Task statement — Output the data below in full, byte for byte. Nothing may differ.

■ ■ ■ ■

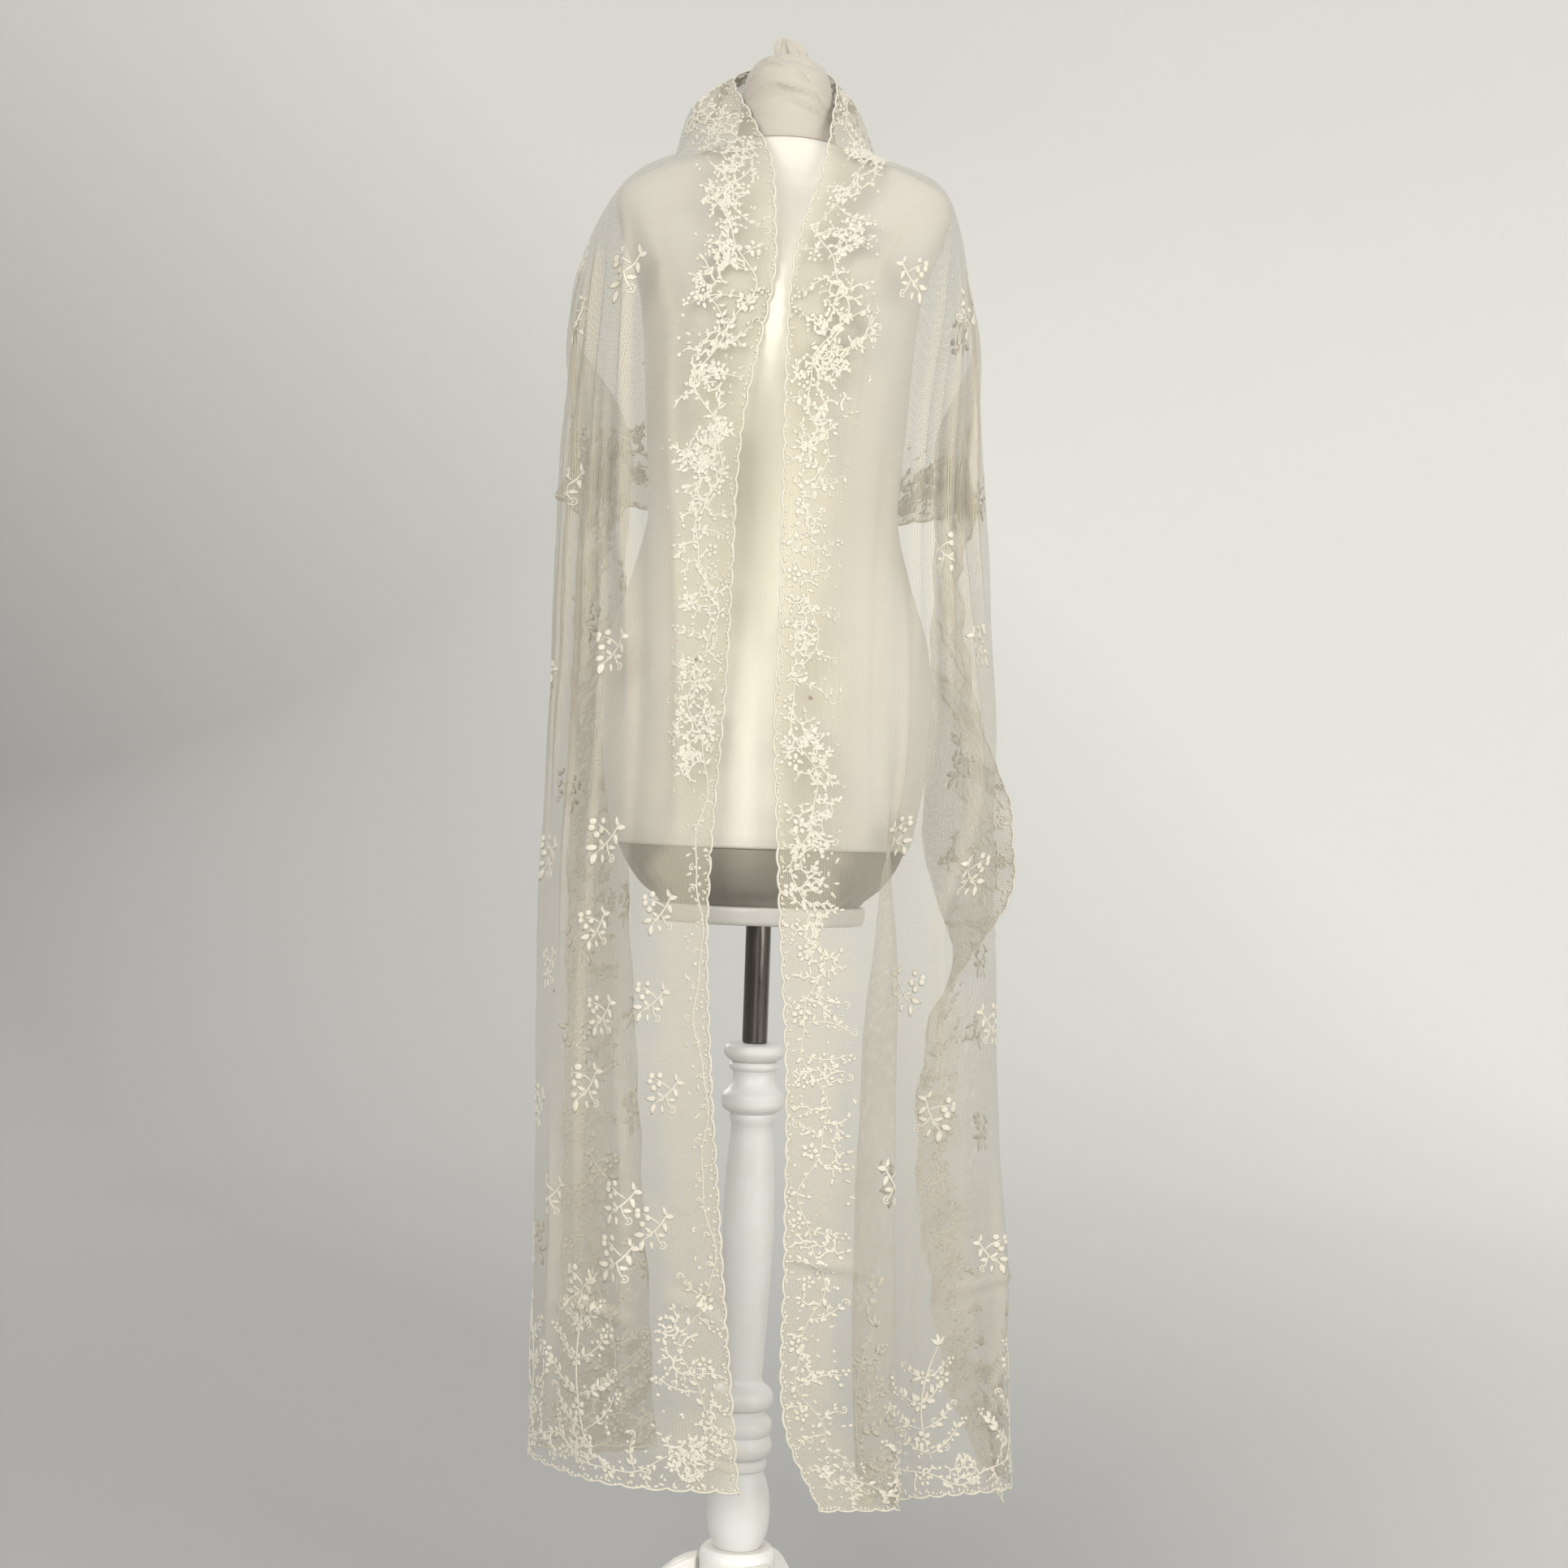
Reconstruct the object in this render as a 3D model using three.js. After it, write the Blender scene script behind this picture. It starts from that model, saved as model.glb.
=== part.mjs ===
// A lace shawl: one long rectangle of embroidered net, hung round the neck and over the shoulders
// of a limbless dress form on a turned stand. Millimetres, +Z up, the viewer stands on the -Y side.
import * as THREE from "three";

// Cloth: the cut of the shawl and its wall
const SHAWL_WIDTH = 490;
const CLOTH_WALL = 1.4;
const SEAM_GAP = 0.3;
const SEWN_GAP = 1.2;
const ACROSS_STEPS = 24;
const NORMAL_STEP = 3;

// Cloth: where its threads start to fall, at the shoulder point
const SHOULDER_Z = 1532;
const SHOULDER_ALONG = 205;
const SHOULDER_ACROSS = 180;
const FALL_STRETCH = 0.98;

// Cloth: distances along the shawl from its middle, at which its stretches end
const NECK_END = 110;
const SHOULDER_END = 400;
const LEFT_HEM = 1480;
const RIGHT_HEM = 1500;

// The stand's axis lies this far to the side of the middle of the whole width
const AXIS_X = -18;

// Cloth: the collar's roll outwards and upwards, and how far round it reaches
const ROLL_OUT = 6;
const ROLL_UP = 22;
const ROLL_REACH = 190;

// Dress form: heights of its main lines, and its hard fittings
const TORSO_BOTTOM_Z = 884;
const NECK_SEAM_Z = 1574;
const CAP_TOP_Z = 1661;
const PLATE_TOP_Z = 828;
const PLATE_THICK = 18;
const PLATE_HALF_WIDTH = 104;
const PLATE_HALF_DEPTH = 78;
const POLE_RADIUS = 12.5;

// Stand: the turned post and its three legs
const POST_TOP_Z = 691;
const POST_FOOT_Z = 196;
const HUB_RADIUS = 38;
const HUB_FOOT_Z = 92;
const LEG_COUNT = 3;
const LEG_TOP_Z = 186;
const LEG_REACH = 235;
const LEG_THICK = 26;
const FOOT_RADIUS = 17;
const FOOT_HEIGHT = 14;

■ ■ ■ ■

The completed task —
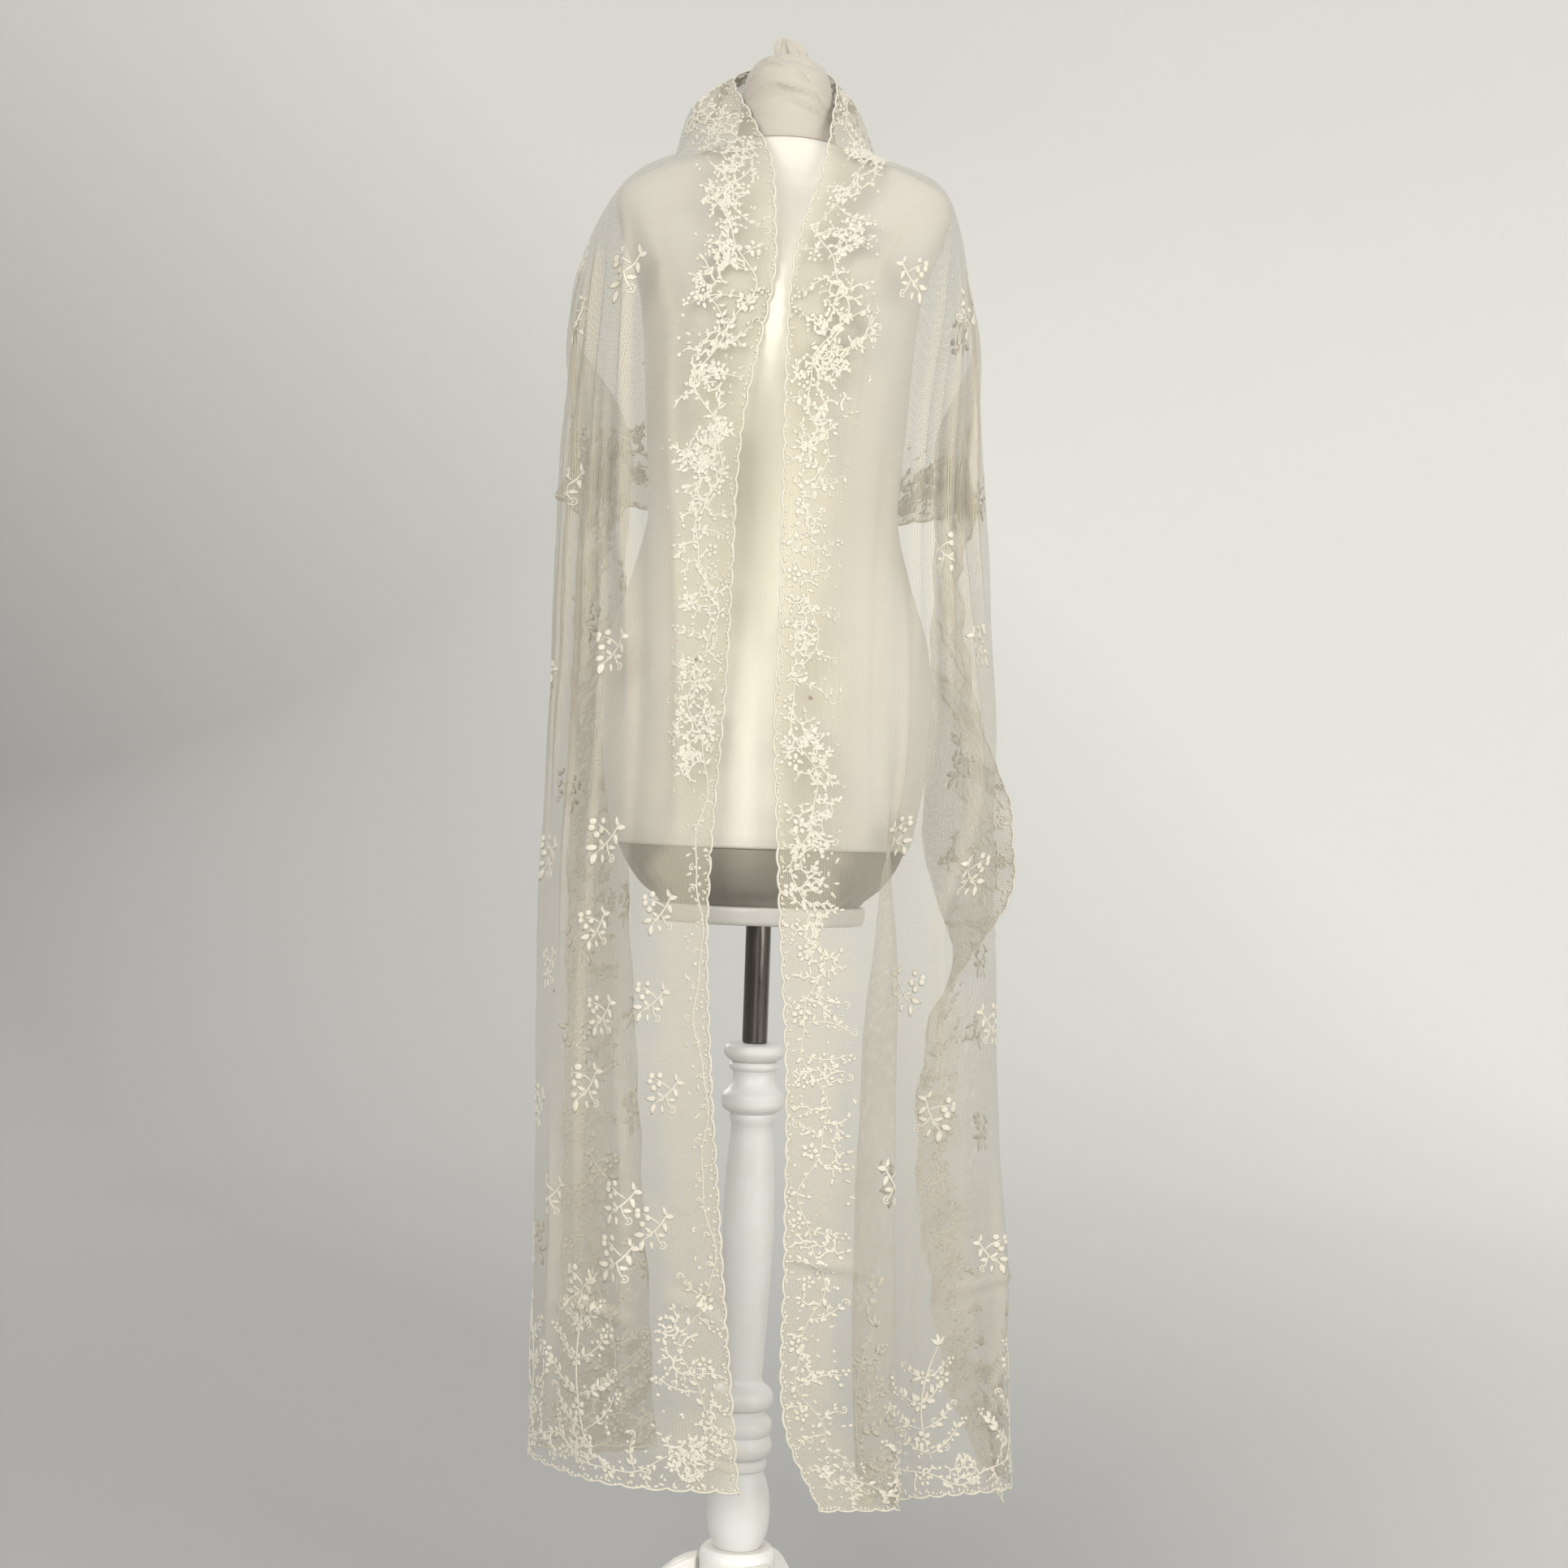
Reconstruct the object in this render as a 3D model using three.js. After it, write the Blender scene script behind this picture. It starts from that model, saved as model.glb.
=== part.mjs ===
// A lace shawl: one long rectangle of embroidered net, hung round the neck and over the shoulders
// of a limbless dress form on a turned stand. Millimetres, +Z up, the viewer stands on the -Y side.
import * as THREE from "three";

// Cloth: the cut of the shawl and its wall
const SHAWL_WIDTH = 490;
const CLOTH_WALL = 1.4;
const SEAM_GAP = 0.3;
const SEWN_GAP = 1.2;
const ACROSS_STEPS = 24;
const NORMAL_STEP = 3;

// Cloth: where its threads start to fall, at the shoulder point
const SHOULDER_Z = 1532;
const SHOULDER_ALONG = 205;
const SHOULDER_ACROSS = 180;
const FALL_STRETCH = 0.98;

// Cloth: distances along the shawl from its middle, at which its stretches end
const NECK_END = 110;
const SHOULDER_END = 400;
const LEFT_HEM = 1480;
const RIGHT_HEM = 1500;

// The stand's axis lies this far to the side of the middle of the whole width
const AXIS_X = -18;

// Cloth: the collar's roll outwards and upwards, and how far round it reaches
const ROLL_OUT = 6;
const ROLL_UP = 22;
const ROLL_REACH = 190;

// Dress form: heights of its main lines, and its hard fittings
const TORSO_BOTTOM_Z = 884;
const NECK_SEAM_Z = 1574;
const CAP_TOP_Z = 1661;
const PLATE_TOP_Z = 828;
const PLATE_THICK = 18;
const PLATE_HALF_WIDTH = 104;
const PLATE_HALF_DEPTH = 78;
const POLE_RADIUS = 12.5;

// Stand: the turned post and its three legs
const POST_TOP_Z = 691;
const POST_FOOT_Z = 196;
const HUB_RADIUS = 38;
const HUB_FOOT_Z = 92;
const LEG_COUNT = 3;
const LEG_TOP_Z = 186;
const LEG_REACH = 235;
const LEG_THICK = 26;
const FOOT_RADIUS = 17;
const FOOT_HEIGHT = 14;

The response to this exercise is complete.